Introduction: Loss of nuclear TDP43 function and disruption of RNA splicing are central molecular features of amyotrophic lateral sclerosis. However, a unified tissue level metric that captures TDP43 related splicing abnormalities across heterogeneous human spinal cord samples remains limited. In this study, we developed a machine learning based framework to quantify alternative splicing dysregulation associated with ALS and to enable individual level disease assessment.

Methods: Alternative splicing events were first defined in a low heterogeneity induced pluripotent stem cell model with TDP43 knockdown. These splicing features were then integrated using nonlinear machine learning and projected onto postmortem human spinal cord transcriptomes from sporadic ALS patients and controls. Each sample was summarized as a single splicing-based score that reflects TDP43 loss of function related RNA processing defects.

Results: The splicing score was robust across independent cohorts and spinal cord regions and reliably distinguished sporadic ALS from healthy controls. In inherited ALS, the score recapitulated expected differences across genetic subtypes. Importantly, the score was associated with patient survival and neuropathological measures and showed improved performance compared to single marker splicing metrics.

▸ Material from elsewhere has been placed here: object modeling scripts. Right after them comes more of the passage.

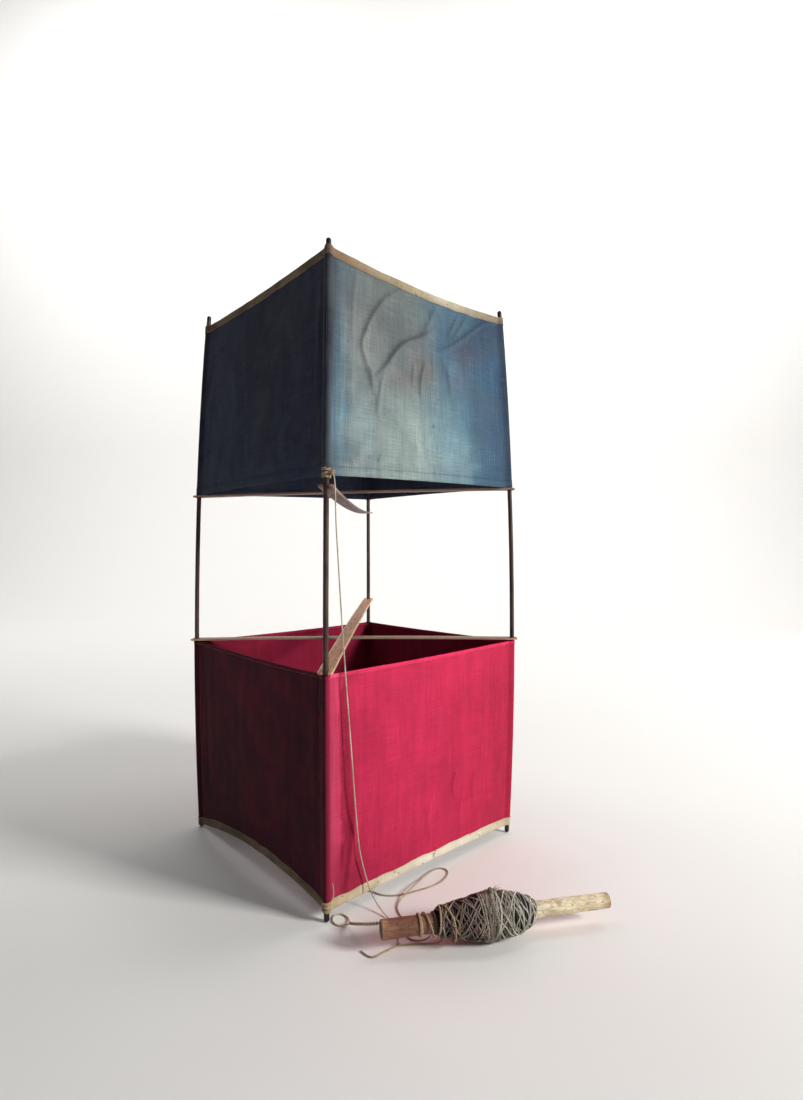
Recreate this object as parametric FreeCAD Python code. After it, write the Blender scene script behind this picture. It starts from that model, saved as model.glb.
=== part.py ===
import FreeCAD, Part

import math
import os

# Box kite: four bowed longerons carry two square cloth cells, four loose flat
# spreaders hold it open, and the flying line runs to a wound stick on the ground.
# Millimetres, +Z up. The origin is the kite's own axis at the level of its feet.
# -Y is the near longeron with the tow point, +X the right one, +Y the back one.

V = FreeCAD.Vector
UP = V(0, 0, 1)

# ---- driving dimensions ----
LONGERON_LENGTH = 914.0
LONGERON_RADIUS = 3.75
HALF_DIAGONAL = 280.0          # kite axis to a longeron's centre at the belly of its bow
TOP_INSET = 21.0               # how far the bowed longerons lean in at their tips
FOOT_INSET = 9.0
CLOTH = 0.8                    # thickness of one layer of cotton
HEM = 1.4                      # a folded and stitched edge
BINDING = 1.8                  # tape folded over an edge
SLEEVE_IN = 4.0                # corner pockets that the longerons slide into
SLEEVE_OUT = 4.7
SPREADER_WIDTH = 20.0
SPREADER_THICK = 3.0
FORK_WIDTH = 8.2               # notch that straddles a longeron
FORK_GAP = 2.2                 # from the notch's floor to the longeron
FORK_TIP = 4.5                 # how far the prongs stand past the longeron
TWINE = 2.0                    # diameter of the flying line
FLOOR_LINE = 1.2               # height of the centre of a line lying on the ground

# corners by the direction in which they lie from the kite's axis, degrees from +X
CORNERS = {"right": 0.0, "back": 90.0, "left": 180.0, "near": 270.0}
PANELS = {
    "front_right": ("near", "right"),
    "back_right": ("right", "back"),
    "back_left": ("back", "left"),
    "front_left": ("left", "near"),
}

# height of each cell's edges at the four corners; the cloth has stretched unevenly
LOWER_BOTTOM = {"near": 14.5, "left": 4.0, "right": 15.0, "back": 10.0}
LOWER_TOP = {"near": 327.0, "left": 330.5, "right": 334.5, "back": 334.0}
UPPER_BOTTOM = {"near": 591.0, "left": 591.5, "right": 602.5, "back": 608.0}
UPPER_TOP = {"near": 902.5, "left": 894.5, "right": 900.5, "back": 898.0}

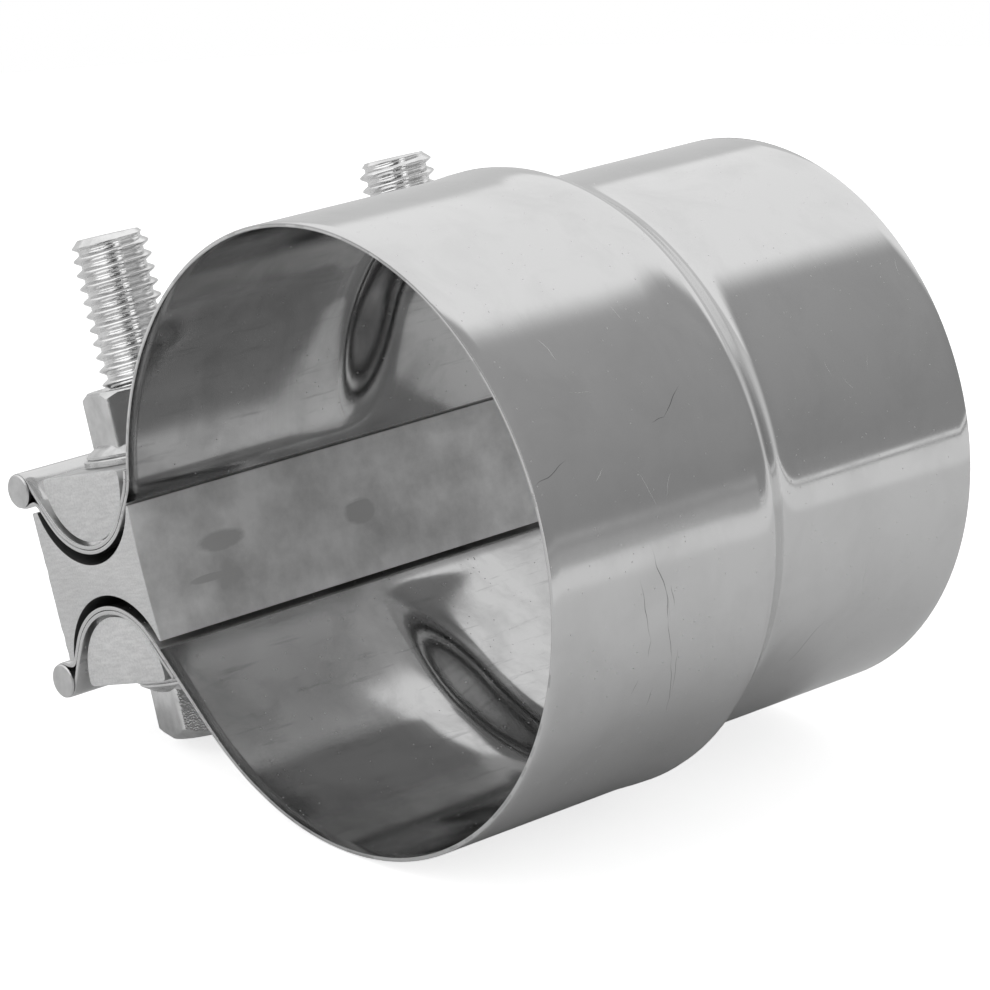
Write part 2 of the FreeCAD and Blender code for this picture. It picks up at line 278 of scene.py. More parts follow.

Conclusions: Samples with high splicing scores exhibited coordinated gene expression changes involving inflammatory pathways as well as cytoskeletal and cilia related processes, supporting a biologically meaningful axis of disease heterogeneity. Together, this work demonstrates that alternative splicing informed machine learning models provide an interpretable and scalable approach to quantify ALS molecular pathology and link core RNA processing dysfunction to clinically relevant disease burden.